Through feature engineering, various metrics were defined with the goal to detect the channels that had undergone a sudden success and later to draw apart the two desired populations (keep_fame and lose_fame). These are listed and explained in detail in this page.
Metric 1: Channel growth
This metric is used as a first step to distinguish between the populations of who lost and who gained fame after sudden success. It is defined as the following:
begin, end = ts_grouped_by_channel['views'].first(), ts_grouped_by_channel['views'].last()
peak = ts_grouped_by_channel['max_growth_views'].max()
growth = (end - begin) / (peak - begin)
It’s the variation of views from the end and the beginning of the observation period considered over the difference between the spike views (corresponding to those obtained at the date of maximum growth rate) and the views at the beginning of the 6 months observation period. It displays whether the channel gained, lost views, or if they remained more or less constant, and it compares this value to the overall success the channel had (the relative increase during the spike) i.e. to what extent did the channel grow over the observation period compared to the maximum variation of views it had within the same period.
Metric 2: Views variability
This metric is an indicator of the variability of the views during the observation period per channel, giving insights about the relative extent to which the visualizations varied. It is computed by making the difference between the maximum and minimum number of views, normalized with respect to the maximum.

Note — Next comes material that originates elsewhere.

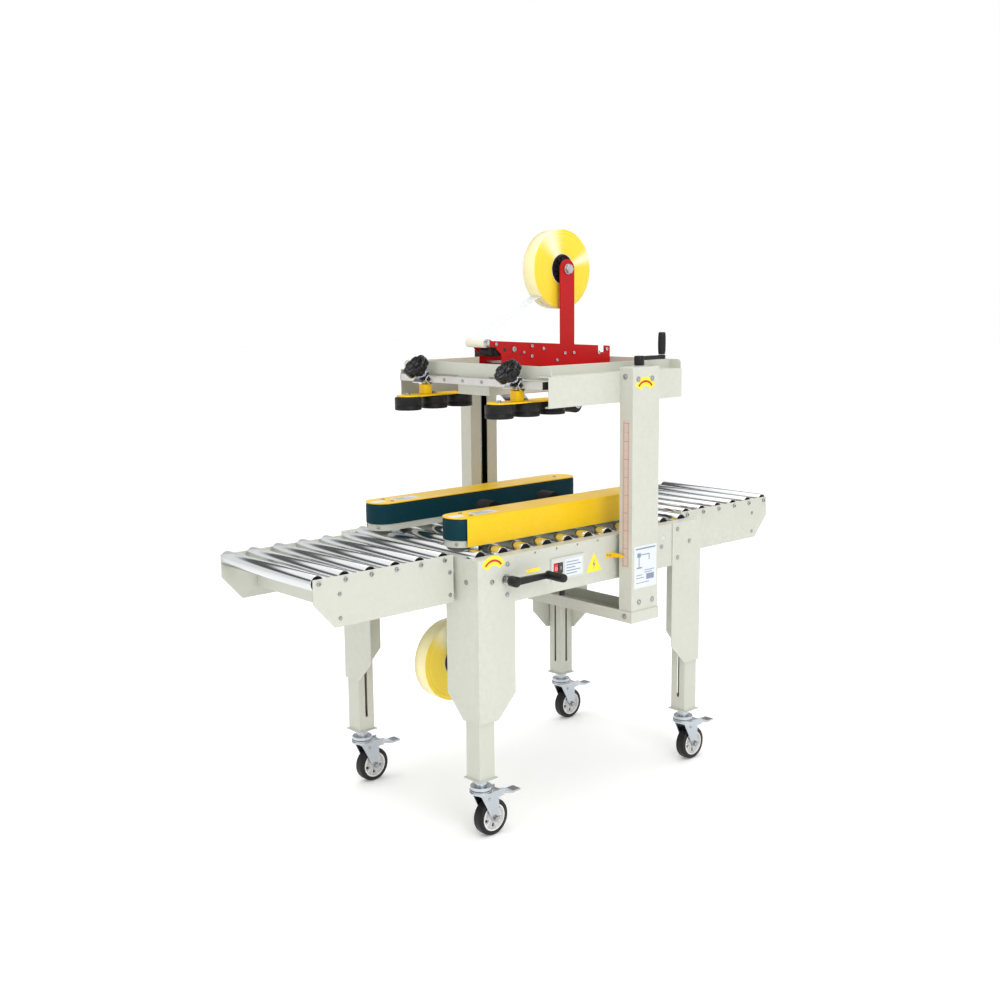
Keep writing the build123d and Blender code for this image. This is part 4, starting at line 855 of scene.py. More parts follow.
def build_castors():
    for label_x in ("infeed", "outfeed"):
        for label_y in ("near", "far"):
            label = label_y + "_" + label_x + "_caster"
            low, high = span(label + "_wheel")
            build_castor(label, (low[0] + high[0]) / 2 - CASTER_TRAIL, (low[1] + high[1]) / 2)


# ---- rollers --------------------------------------------------------------------------------------
def roller_shell(bm, at, radius, start, end):
    """A chromed tube, rolled in over its end bearings."""
    rim = radius - 2.2
    profile = [(rim, start + 3), (rim, start + 0.6), (rim + 0.8, start), (radius - 0.6, start + 0.3),
               (radius, start + 1.4), (radius, end - 1.4), (radius - 0.6, end - 0.3), (rim + 0.8, end),
               (rim, end - 0.6), (rim, end - 3)]
    lathe(bm, "Y", at, profile + [profile[0]], 64)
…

max_views = ts_grouped_by_channel['views'].max()
min_views = ts_grouped_by_channel['views'].min()
variability = (max_views - min_views)/(max_views)
Metric 3: Views growth steepness
This is a metric obtained from the maximum number of new views gained in a week with respect to the week before, divided by the maximum number of views overall. It allows to detect if the growth was steep (in other words, if the newly gained views had a significant impact on the overall views), by comparing the orders of magnitude of the two quantities.
delta_max = ts_grouped_by_channel["delta_views"].max()
growth_steepness = (delta_max)/(max_views)